3/07/1886 - 4/04/1979

The ‘Mother’ of Australian women’s golf, Leonora Wray had one of the most remarkable careers in the history of the game.

She won her first major title in 1906, the New South Wales championship, with a mere five clubs in her bag. She defended her title in 1907 and 1908 and again in 1930.

She won the Australian (amateur) championship in 1907 at Royal Melbourne and again in 1908. She was then struck down by typhoid fever, ending her golfing career for 21 years. When she returned to golf in 1929, she won the Australian championship for a third time at Royal Adelaide.

With Una Clift, Wray made women’s golf what it is today. She was a delegate to Melbourne in 1921 at which meeting the Australian Ladies’ Golf Union was formed, and was president of the ALGU from 1954 to 1959. She and Clift established a junior girls’ coaching scheme, two of whose graduates were Joan Hammond in the 1930s and Pat Borthwick in the 1950s and 60s.

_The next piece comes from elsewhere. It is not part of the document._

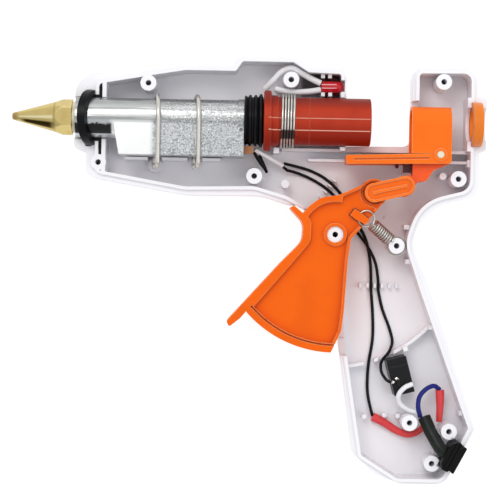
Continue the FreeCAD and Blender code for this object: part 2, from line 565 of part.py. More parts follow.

In 1950 she captained and managed the Australian team to England and a year later was made a life member of the NSW Ladies’ Golf Union.

Women’s Golf NSW now holds the annual Leonora Wray Scratch Teams events and the Leonora Wray Trophy is awarded to the No.1 player in Australia in national stroke average.

In 1968 she was made a Member of the Order of the British Empire (MBE) for her services to women’s golf.